## [The problem]
Determine which lines contain the word "Blender", then copy those lines.

# # # # # # #

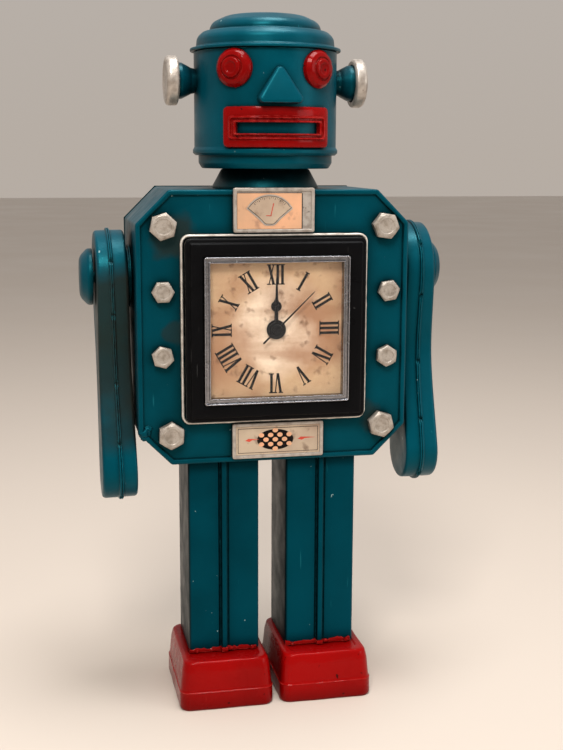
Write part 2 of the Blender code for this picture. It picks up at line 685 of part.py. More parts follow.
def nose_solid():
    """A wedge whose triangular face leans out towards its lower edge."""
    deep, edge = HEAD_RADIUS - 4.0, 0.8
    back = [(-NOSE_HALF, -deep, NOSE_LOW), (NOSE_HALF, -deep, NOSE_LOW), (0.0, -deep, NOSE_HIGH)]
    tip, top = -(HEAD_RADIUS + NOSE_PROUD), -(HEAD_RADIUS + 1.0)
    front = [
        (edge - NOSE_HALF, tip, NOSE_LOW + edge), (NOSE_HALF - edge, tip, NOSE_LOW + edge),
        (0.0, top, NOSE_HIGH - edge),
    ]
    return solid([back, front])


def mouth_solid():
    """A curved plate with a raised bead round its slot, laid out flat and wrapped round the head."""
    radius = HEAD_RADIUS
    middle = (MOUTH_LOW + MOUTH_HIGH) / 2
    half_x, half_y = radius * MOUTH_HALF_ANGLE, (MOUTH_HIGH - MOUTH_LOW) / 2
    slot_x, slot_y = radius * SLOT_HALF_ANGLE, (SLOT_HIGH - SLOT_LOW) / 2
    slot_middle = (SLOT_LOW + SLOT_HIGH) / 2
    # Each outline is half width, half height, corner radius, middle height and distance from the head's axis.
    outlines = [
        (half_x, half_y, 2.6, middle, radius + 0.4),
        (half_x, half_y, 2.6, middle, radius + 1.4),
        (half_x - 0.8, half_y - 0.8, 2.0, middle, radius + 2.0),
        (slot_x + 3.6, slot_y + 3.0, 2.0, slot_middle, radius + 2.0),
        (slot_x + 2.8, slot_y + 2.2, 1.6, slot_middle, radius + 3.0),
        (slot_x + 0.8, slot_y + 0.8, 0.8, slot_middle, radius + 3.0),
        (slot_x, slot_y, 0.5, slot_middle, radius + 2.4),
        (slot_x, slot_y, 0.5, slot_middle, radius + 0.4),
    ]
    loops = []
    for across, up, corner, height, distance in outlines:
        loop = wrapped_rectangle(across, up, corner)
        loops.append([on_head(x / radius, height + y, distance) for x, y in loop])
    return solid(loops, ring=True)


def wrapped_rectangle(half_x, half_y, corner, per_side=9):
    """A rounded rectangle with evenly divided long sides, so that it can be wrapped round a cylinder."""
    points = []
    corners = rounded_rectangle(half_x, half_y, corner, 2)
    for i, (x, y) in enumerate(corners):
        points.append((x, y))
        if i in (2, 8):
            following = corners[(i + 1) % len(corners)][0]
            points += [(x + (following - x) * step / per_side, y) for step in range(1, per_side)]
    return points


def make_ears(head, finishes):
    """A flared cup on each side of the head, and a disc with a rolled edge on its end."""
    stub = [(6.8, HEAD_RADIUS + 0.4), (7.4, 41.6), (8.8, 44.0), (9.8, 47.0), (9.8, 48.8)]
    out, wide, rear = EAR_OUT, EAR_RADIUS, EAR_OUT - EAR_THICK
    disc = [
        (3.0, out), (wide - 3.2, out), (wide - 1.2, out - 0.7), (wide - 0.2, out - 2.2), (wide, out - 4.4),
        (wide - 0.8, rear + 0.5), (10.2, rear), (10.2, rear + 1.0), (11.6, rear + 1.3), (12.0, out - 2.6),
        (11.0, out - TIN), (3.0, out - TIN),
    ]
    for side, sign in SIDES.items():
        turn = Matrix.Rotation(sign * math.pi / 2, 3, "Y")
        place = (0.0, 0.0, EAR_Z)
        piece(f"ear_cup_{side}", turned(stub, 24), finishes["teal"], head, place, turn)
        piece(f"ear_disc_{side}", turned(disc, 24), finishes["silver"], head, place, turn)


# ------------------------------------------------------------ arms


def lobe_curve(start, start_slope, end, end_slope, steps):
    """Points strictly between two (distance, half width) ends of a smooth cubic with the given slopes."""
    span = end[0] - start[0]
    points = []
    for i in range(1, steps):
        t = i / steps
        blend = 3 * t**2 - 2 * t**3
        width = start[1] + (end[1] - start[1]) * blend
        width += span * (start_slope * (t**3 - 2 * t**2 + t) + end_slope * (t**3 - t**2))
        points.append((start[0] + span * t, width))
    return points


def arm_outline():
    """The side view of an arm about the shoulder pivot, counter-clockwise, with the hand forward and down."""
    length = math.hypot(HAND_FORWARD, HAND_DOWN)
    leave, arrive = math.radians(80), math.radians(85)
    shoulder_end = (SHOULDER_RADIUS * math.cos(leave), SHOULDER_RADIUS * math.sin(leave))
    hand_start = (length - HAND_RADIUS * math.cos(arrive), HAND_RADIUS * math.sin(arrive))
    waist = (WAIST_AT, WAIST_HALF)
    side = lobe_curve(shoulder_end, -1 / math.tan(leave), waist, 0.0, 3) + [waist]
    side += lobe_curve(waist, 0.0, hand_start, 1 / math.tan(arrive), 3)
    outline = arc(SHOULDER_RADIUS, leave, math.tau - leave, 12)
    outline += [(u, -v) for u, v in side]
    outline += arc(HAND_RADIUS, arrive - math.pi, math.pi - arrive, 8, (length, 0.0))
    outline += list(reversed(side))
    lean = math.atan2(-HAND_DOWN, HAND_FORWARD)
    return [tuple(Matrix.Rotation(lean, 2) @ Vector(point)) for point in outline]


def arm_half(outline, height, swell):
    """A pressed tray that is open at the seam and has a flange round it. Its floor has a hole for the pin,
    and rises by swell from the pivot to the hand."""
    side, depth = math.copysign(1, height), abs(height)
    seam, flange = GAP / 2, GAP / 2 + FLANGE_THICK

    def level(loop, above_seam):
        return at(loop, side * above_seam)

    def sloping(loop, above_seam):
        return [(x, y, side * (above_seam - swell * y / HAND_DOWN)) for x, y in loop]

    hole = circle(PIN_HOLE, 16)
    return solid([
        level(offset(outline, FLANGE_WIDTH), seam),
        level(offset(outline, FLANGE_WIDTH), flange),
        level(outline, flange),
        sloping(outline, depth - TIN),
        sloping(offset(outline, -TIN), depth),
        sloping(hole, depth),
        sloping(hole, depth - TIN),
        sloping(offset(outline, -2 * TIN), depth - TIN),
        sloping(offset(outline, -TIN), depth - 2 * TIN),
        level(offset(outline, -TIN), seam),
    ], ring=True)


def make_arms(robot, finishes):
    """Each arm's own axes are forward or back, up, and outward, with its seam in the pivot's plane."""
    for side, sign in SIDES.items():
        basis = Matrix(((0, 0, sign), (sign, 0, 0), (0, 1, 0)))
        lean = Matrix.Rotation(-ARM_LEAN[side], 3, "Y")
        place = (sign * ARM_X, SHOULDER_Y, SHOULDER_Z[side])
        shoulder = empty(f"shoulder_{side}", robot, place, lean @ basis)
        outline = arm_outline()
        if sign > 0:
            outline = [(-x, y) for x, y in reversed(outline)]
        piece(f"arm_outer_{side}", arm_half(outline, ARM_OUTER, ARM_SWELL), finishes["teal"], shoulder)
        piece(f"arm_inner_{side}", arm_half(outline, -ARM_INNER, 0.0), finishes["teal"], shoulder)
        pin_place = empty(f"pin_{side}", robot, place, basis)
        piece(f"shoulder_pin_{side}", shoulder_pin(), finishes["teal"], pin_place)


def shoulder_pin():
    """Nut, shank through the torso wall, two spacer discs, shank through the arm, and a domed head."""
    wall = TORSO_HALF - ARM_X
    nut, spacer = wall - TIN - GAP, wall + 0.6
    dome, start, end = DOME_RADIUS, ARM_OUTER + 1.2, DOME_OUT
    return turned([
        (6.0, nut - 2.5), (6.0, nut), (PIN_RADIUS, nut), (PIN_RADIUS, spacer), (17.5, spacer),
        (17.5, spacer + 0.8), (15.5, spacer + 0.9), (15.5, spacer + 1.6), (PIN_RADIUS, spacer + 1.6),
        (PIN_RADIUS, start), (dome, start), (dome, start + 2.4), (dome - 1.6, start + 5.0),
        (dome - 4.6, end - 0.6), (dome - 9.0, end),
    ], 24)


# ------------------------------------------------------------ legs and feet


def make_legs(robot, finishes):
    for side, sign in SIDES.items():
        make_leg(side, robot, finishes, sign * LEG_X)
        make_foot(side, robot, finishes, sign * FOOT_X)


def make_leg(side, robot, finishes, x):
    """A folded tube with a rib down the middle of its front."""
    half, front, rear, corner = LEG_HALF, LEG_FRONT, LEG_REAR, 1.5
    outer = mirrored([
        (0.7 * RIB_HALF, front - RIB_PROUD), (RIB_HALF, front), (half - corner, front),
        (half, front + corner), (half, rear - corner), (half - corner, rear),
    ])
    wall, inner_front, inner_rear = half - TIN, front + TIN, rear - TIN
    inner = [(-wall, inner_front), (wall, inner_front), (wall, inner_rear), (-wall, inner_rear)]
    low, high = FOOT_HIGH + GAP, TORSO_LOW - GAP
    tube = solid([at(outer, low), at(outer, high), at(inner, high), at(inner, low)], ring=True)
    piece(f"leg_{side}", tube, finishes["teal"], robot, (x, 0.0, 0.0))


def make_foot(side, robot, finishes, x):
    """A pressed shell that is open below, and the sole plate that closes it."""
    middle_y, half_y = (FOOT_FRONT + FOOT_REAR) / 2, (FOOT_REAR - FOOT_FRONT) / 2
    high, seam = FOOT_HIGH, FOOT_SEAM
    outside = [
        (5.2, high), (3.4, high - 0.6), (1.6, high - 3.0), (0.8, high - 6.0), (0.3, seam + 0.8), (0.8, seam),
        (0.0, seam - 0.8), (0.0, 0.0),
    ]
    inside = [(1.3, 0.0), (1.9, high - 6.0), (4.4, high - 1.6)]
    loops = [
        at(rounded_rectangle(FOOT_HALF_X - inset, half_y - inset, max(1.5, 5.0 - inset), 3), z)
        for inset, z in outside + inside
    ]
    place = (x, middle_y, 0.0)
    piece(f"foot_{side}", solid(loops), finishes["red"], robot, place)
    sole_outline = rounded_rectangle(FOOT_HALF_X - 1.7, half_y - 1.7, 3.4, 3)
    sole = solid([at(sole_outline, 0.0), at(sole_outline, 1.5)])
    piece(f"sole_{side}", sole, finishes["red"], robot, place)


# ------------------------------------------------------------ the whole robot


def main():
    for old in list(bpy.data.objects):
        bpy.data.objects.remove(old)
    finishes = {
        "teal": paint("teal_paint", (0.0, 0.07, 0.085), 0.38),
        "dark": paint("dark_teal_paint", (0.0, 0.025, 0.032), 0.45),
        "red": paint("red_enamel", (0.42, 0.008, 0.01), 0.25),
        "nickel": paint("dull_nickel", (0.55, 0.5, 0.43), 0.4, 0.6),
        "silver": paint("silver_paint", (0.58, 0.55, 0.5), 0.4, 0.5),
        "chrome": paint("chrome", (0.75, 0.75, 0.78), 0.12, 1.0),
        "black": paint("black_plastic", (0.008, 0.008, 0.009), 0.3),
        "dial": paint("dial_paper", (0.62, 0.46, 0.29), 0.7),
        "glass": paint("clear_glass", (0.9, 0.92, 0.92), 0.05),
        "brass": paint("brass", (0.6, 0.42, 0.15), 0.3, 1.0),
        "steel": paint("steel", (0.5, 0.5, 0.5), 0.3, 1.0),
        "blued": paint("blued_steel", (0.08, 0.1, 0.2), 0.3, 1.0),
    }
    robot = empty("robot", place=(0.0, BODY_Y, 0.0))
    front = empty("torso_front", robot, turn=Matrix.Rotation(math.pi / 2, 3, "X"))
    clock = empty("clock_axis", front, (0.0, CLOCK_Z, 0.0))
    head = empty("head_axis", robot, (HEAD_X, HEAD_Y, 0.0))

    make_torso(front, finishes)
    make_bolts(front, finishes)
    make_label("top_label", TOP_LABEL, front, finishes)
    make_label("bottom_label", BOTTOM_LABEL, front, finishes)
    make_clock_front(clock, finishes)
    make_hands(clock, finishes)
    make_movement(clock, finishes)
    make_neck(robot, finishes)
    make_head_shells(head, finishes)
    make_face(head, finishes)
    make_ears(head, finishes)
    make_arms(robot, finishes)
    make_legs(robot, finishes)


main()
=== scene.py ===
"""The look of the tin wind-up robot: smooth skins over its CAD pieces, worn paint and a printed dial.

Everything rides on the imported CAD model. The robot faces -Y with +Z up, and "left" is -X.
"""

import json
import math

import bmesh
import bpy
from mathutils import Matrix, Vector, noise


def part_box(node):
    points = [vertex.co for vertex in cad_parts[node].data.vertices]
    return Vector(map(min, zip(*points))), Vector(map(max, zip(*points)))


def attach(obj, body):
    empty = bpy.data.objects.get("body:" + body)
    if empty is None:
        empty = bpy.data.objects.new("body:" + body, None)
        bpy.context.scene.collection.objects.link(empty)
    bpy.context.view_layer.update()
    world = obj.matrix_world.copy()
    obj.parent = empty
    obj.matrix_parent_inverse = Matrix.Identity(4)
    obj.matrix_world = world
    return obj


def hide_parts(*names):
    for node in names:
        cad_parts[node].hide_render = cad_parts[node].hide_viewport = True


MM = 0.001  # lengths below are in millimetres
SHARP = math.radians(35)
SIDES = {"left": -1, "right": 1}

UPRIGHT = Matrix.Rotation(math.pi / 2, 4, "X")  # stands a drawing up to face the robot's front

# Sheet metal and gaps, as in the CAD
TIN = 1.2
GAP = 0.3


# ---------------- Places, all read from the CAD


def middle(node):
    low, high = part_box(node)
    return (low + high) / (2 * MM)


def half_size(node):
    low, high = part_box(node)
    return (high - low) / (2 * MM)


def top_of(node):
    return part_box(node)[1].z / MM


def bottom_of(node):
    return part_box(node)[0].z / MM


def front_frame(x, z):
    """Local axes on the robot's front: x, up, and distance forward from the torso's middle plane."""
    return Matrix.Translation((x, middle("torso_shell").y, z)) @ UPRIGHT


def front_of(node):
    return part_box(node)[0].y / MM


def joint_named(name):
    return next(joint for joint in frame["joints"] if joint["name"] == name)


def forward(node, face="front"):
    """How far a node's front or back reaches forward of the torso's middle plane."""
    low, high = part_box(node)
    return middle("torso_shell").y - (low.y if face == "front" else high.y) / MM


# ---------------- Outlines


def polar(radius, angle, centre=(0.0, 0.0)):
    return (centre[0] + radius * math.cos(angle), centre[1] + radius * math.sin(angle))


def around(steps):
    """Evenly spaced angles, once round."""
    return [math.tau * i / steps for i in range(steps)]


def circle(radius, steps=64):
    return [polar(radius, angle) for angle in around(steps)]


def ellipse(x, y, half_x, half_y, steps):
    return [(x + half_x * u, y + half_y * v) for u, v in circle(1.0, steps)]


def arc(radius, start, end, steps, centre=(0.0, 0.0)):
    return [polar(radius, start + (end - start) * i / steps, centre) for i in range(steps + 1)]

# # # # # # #

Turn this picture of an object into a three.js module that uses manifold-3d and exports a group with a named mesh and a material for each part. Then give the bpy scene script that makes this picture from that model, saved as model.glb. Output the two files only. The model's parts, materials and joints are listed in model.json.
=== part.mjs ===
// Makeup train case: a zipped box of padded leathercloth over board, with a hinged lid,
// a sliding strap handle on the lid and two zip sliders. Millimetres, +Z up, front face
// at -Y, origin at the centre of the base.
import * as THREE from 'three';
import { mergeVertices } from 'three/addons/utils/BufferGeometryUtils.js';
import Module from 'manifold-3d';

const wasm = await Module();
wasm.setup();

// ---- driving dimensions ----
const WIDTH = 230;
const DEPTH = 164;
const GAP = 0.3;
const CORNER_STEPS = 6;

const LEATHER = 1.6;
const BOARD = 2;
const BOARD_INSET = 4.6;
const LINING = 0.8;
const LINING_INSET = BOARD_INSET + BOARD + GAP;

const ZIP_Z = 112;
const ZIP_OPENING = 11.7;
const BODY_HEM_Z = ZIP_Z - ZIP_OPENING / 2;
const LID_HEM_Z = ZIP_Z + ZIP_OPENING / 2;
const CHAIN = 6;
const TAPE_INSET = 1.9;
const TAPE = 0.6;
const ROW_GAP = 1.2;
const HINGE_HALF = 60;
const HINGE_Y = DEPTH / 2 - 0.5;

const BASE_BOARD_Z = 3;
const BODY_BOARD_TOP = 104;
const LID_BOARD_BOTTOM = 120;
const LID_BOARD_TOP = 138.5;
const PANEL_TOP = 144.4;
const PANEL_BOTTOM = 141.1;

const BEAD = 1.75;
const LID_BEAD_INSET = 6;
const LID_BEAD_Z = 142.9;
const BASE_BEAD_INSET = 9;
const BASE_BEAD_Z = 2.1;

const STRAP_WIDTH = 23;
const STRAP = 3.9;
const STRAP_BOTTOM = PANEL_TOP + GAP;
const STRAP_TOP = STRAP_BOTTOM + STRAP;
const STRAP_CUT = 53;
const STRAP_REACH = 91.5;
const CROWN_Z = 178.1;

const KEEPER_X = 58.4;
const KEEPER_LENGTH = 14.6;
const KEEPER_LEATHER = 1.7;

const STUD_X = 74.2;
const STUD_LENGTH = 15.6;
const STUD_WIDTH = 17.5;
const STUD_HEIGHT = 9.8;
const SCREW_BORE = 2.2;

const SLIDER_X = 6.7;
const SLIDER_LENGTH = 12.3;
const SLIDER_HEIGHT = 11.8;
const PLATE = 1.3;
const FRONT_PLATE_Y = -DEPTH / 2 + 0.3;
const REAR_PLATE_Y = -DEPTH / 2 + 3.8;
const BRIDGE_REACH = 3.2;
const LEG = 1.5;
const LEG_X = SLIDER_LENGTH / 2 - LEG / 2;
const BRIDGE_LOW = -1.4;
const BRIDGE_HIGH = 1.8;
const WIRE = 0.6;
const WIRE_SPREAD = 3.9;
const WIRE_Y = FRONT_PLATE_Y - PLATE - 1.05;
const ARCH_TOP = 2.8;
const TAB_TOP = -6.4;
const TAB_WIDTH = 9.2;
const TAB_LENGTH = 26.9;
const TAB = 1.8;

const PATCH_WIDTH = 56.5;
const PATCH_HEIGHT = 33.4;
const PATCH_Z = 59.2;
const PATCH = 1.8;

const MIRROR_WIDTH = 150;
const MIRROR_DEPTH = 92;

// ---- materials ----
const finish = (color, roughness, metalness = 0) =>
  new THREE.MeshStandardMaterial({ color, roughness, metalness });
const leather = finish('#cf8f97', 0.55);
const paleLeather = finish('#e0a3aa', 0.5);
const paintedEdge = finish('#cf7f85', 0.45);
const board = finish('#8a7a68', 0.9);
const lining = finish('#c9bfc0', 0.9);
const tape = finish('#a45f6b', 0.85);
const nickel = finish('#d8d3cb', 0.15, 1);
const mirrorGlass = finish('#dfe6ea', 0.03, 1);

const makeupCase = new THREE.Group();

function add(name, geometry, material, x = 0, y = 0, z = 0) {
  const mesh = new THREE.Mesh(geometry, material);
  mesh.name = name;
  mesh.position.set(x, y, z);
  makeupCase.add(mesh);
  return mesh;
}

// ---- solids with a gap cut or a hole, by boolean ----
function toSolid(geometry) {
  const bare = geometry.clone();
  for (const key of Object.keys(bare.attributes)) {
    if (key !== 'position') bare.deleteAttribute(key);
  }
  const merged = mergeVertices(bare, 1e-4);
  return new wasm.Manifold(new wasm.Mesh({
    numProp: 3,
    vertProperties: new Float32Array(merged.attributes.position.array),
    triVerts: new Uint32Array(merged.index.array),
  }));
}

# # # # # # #

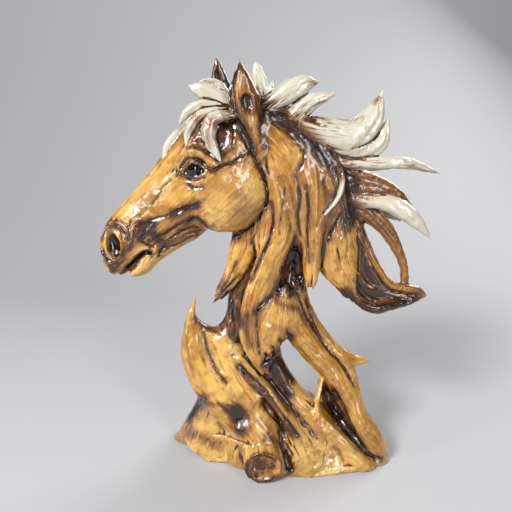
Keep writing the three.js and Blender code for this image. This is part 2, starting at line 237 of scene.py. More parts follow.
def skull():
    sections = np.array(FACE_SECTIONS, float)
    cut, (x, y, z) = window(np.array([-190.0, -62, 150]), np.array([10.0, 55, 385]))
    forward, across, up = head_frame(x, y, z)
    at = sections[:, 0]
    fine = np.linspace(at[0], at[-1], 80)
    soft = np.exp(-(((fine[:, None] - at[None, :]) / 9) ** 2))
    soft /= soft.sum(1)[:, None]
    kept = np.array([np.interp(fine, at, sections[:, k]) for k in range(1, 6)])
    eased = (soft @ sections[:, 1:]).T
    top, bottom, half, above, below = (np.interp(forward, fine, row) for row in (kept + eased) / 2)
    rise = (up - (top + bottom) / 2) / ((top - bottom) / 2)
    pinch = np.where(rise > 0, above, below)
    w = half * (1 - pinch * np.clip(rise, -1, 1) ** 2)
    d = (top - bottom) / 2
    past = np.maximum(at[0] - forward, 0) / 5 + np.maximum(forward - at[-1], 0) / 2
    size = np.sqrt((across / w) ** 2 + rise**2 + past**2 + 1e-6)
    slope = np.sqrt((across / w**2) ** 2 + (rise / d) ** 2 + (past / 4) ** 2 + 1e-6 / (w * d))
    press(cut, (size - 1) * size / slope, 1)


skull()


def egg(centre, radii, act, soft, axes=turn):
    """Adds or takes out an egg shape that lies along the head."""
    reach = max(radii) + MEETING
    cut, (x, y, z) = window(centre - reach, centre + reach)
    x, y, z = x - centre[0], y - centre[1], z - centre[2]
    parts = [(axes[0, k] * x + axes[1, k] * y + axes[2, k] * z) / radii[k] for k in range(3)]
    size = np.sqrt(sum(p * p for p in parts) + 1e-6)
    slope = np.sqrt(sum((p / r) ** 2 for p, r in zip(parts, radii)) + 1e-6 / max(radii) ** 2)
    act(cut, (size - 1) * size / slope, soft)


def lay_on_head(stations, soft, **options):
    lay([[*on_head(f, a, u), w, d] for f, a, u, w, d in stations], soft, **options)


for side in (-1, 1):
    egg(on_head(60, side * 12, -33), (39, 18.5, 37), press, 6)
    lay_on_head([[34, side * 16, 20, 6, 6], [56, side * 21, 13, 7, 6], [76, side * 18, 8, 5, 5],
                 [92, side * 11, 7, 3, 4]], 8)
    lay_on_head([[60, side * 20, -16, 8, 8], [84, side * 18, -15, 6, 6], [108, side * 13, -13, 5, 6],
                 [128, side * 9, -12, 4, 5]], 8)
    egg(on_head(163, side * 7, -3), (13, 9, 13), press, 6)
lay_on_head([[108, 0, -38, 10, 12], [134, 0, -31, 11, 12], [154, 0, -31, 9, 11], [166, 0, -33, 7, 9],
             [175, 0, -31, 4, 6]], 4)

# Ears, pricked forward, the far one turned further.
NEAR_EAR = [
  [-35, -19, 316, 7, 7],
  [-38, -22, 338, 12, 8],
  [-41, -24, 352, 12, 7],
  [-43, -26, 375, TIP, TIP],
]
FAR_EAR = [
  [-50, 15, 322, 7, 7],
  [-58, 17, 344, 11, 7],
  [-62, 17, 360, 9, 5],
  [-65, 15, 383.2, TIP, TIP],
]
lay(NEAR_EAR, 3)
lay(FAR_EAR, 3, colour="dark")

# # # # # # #

## [Task solution]
Write part 2 of the Blender code for this picture. It picks up at line 685 of part.py. More parts follow.
Keep writing the three.js and Blender code for this image. This is part 2, starting at line 237 of scene.py. More parts follow.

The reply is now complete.